Se gli chiederemo di raggiungerci rimanendo rivolti verso di lui, magari anche muovendoci nella sua direzione, con la voce gli diremo di venire ma con il corpo gli staremo dicendo di andare in direzione opposta.
Molti cani, confusi, rimangono semplicemente fermi ad aspettarci, altri si mettono in movimento nella direzione che stiamo loro dando con il corpo oppure vengono verso di noi ma sono pronti a scattare dall’altra parte.
Per fargli capire chiaramente cosa vogliamo, all’inizio sarebbe meglio girarci all’indietro e muoverci in direzione opposta a lui, rendendoci ancora più interessanti con una corsetta o con qualche versetto.
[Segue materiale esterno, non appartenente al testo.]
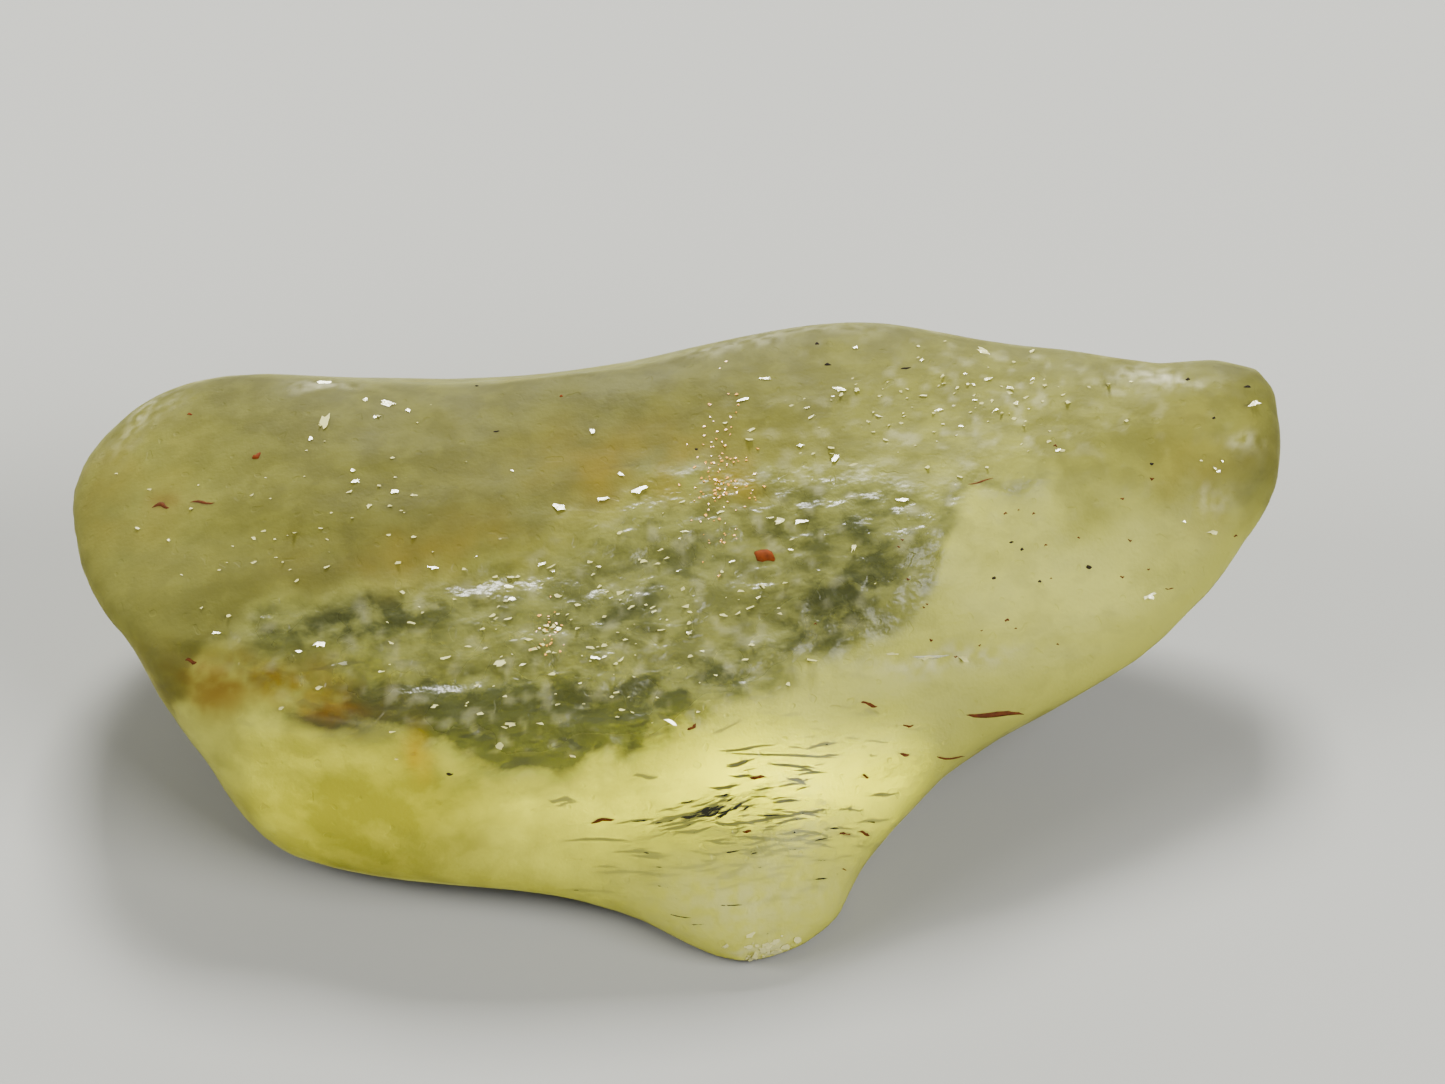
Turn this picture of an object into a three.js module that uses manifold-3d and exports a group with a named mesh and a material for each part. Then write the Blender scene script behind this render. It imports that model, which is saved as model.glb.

Infatti, le prime volte, dobbiamo risultare davvero molto attrattivi, accoglienti, felici e festosi. Anche quando il cane ci raggiunge, dobbiamo essere superfelicissimi, fargli tante feste, magari proporgli un gioco e poi lasciarlo allontanarsi nuovamente.
Richiamo e guinzaglio
Quando insegniamo al cane il richiamo, infatti, dobbiamo assolutamente evitare di associarlo alla cattura e alla messa a guinzaglio.
Il cane si deve abituare che lo chiamiamo per proporgli cose interessanti, non per venire legato.
Molti cani, invece, evitano di tornare al richiamo proprio per questo motivo, cioè che vengono richiamati esclusivamente nel momento dell’aggancio.
Un cane che si sta divertendo come un matto a giocare al parchetto con i suoi amici, se venisse richiamato esclusivamente per essere portato via da quella situazione, non ci metterebbe molto a capire che “vieni”, in realtà, significa “fine dei giochi” e con ogni probabilità diventerebbe improvvisamente sordo ad ogni richiamo.
Se, al contrario, il cane sa che lo richiamiamo per proporgli qualcosa di interessante e poi lo lasciamo libero (quasi) tutte le volte di tornare a giocare, la volta che lo richiameremo per andare via dal parchetto avrà comunque voglia di ascoltarci e ricongiungersi a noi.
Non inseguire il cane
Un altro errore da evitare assolutamente di fare è quello di inseguire un cane che non torna.
Come abbiamo detto prima, il cane guarda alla direzione del nostro corpo per capire che direzione prendere. Se ci muoviamo verso di lui, il cane penserà che tutto il gruppo si debba spostare lungo quella traiettoria e continuerà per quella strada, anziché venire verso di noi.
Capita spesso, invece, di vedere proprietari che inseguono il loro cane correndo e urlando.
Nella migliore delle ipotesi, il cane lo prenderà come un gioco e continuerà a correre per farsi inseguire, mentre nella peggiore si spaventerà a morte dall’atteggiamento dell’umano e comincerà a scappare da lui, sempre più veloce e sempre più lontano.
Nel caso di un cane che esca dal cancello per sbaglio, si sfili il collare o la pettorina, oppure per qualsiasi altro motivo si trovi inaspettatamente libero, la cosa migliore (e la più difficile) da fare è prima di tutto tirare un gran respiro e poi chiamarlo muovendosi in direzione opposta alla sua.
Va premiato tantissimo ogni suo avvicinamento, cercando di risultare il più accoglienti possibile, anche se ci troviamo sull’orlo di una crisi di panico.
Non sgridare o picchiare il cane
Un altro errore, infatti, è arrabbiarsi con il cane quando non arriva o arriva in ritardo.
Siamo perfettamente d’accordo sul fatto che un cane che non risponda al richiamo faccia arrabbiare. Eppure, sarebbe davvero il caso che dessimo sfoggio di tutte le nostre abilità teatrali quando finalmente ci raggiunge, fingendo di essere super felici di lui.
Difatti, se ci trovasse infuriati neri potrebbe pensare che sia il caso di starci alla larga in quel momento o, nella eventualità peggiore, che siamo arrabbiati con lui proprio perché è tornato.
La volta successiva, pertanto, eviterà nuovamente di tornare per paura di essere sgridato (o tornerà strisciando, con la coda tra le gambe), facendo entrare entrambi in un circolo vizioso in cui tanto più ci temerà e non si avvicinerà, tanto più noi ci spazientiremo.
Per concludere, quindi, serve davvero tanta pazienza per educare il cane a un buon richiamo, ma la soddisfazione, poi, di vederlo correre felice verso di noi quando lo chiamiamo ripagherà ogni fatica!